I read The Exorcist and Legion over the summer and will definitely put Crazy on my list. I like that Blatty.

And I finally took in The Corrections a few months back and really loved it, though I totallly agree about some of those 'showoffisms' he uses. I definitely need to check out Freedom when it hits the bargain bin or paperback rack!

Bryce Wilson said...

@ Rob: It's not so much that the book isn't funny, it's just that I can't believe that Dennis Leary of all people expects people to pay 22 dollars for a book of tweets.

That's nice to hear about Black. I'm a bit more conflicted about that book. There are funny bits, and it's appealingly personal. But it also just feels like B material.

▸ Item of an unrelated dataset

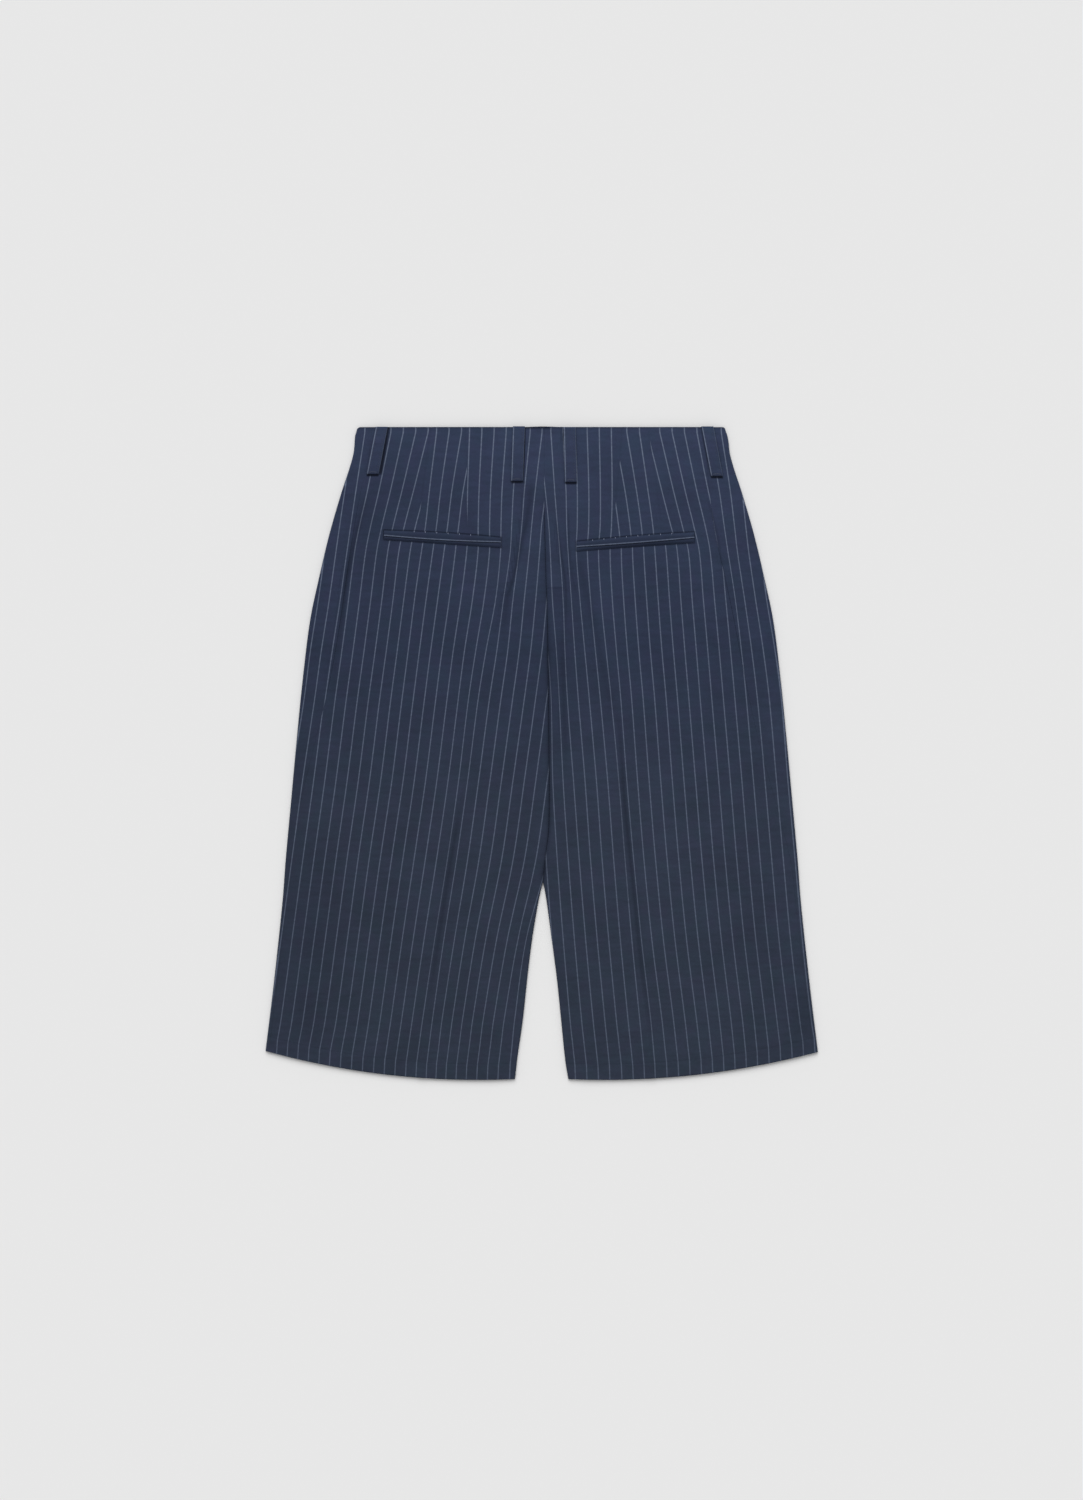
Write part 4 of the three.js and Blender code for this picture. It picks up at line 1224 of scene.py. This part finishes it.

@ Emily: Actually Em I'd be more apt to recommend Dimiter to you, the book he published earlier in the year. A strange interesting piece of work.

And don't get me wrong, I really did like The Corrections quite a bit. But I'm recall Ebert's comment that Great Art looks like play, while almost Great Art looks like hard work. You might as well use The Corrections and Freedom to illustrate the difference between the two.

Simon said...

I like Jonathan Lethem...

Bryce Wilson said...

His fiction is just fine. It's his just his non fiction that I find a little... over thought.

Matt Keeley said...

With Lethem's nonfiction, I sometimes feel that he's been stuck in a sort of rut since he was a teenager. He's still writing about cult films and Jack Kirby and PKD and he's in his forties now. As accomplished as his analyses may be, one wishes he would expand his range a bit.

Bryce Wilson said...

True. I think it really comes into sharp relief when you compare him to Chabon. Who A) Has just as much geek cred and B) Can be just as Post Modern. But doesn't come off so relentlessly self satisfied.

I'd have a hard time believing Lethem could have written Manhood For Amateurs.